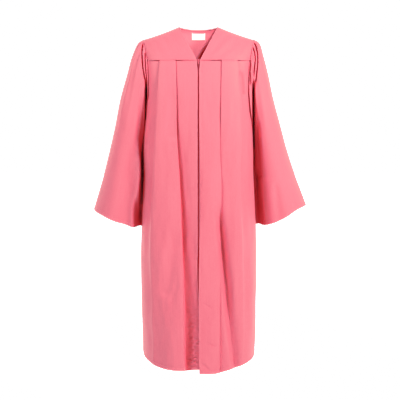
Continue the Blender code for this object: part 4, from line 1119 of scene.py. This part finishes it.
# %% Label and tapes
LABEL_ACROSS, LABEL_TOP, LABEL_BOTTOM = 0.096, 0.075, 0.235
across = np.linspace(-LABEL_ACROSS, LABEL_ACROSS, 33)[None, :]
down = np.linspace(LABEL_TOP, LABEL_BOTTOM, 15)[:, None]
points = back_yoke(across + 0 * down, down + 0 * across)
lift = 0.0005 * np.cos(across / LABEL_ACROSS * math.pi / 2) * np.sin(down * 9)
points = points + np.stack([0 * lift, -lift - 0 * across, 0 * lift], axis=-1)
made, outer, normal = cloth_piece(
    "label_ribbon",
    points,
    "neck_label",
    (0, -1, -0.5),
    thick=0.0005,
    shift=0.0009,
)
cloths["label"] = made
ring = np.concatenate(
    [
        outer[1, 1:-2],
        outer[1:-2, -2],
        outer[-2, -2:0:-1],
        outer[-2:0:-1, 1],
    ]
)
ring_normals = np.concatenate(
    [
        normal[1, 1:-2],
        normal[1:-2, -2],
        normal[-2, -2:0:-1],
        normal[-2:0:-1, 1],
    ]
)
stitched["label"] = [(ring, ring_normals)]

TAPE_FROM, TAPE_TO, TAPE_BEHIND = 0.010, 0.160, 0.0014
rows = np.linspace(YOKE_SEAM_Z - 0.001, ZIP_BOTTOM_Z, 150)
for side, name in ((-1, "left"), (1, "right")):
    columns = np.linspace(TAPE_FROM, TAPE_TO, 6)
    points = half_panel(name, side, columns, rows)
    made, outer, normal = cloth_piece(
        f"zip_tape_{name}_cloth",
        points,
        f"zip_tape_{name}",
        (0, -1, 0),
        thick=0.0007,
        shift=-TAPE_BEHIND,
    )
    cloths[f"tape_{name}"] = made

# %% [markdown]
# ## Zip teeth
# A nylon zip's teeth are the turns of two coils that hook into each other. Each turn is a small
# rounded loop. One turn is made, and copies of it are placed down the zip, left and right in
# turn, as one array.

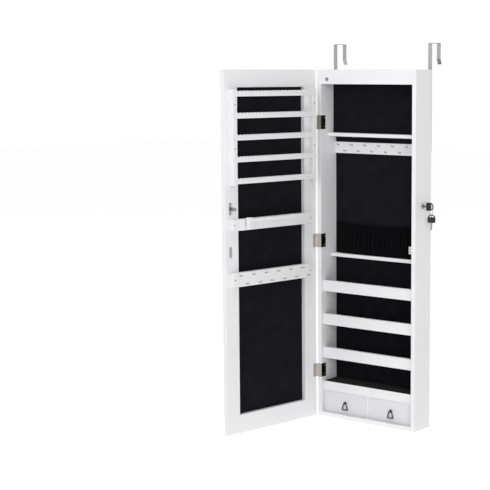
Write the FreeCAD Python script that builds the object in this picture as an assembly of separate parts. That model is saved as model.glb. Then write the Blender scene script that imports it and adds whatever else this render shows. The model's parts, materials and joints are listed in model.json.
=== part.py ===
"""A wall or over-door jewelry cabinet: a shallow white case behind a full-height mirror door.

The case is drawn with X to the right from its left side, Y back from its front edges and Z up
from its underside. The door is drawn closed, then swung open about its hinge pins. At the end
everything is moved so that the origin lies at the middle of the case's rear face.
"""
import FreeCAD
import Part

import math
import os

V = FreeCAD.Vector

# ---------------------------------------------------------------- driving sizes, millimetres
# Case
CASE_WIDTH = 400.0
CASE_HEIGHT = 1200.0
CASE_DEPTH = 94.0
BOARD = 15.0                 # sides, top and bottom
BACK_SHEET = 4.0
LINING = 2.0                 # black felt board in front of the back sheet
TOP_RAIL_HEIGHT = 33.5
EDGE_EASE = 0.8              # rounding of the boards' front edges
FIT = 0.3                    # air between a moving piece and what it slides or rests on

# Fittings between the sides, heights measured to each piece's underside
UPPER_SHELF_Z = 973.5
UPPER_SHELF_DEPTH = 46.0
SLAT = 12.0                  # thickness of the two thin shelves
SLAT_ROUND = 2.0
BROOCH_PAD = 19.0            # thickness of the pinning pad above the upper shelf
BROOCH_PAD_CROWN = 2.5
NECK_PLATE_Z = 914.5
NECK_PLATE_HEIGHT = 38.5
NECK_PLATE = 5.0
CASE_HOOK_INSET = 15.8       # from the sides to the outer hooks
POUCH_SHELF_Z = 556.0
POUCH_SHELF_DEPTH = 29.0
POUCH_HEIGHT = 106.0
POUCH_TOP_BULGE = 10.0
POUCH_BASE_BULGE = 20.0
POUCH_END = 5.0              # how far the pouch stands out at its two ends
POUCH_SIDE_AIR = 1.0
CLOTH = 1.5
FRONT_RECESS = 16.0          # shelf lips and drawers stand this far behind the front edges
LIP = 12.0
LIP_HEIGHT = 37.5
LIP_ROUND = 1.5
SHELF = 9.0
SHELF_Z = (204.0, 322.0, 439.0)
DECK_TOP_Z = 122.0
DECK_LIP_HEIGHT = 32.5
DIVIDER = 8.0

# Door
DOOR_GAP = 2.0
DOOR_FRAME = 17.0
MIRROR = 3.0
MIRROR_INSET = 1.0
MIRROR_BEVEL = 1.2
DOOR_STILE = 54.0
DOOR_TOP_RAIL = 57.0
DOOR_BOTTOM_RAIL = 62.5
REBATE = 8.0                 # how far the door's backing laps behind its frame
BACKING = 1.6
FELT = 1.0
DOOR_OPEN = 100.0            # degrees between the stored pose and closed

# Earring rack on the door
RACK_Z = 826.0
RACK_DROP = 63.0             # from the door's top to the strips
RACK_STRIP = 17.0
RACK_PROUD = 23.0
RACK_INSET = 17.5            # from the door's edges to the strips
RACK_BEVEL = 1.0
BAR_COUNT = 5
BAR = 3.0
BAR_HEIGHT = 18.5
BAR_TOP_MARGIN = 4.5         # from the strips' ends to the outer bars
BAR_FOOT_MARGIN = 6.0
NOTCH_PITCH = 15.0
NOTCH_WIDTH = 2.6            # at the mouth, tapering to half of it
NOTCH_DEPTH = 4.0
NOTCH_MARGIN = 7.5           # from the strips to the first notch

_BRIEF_
Return the number of lines that include the word "Blender", and nothing else.

_RESULT BELOW_
2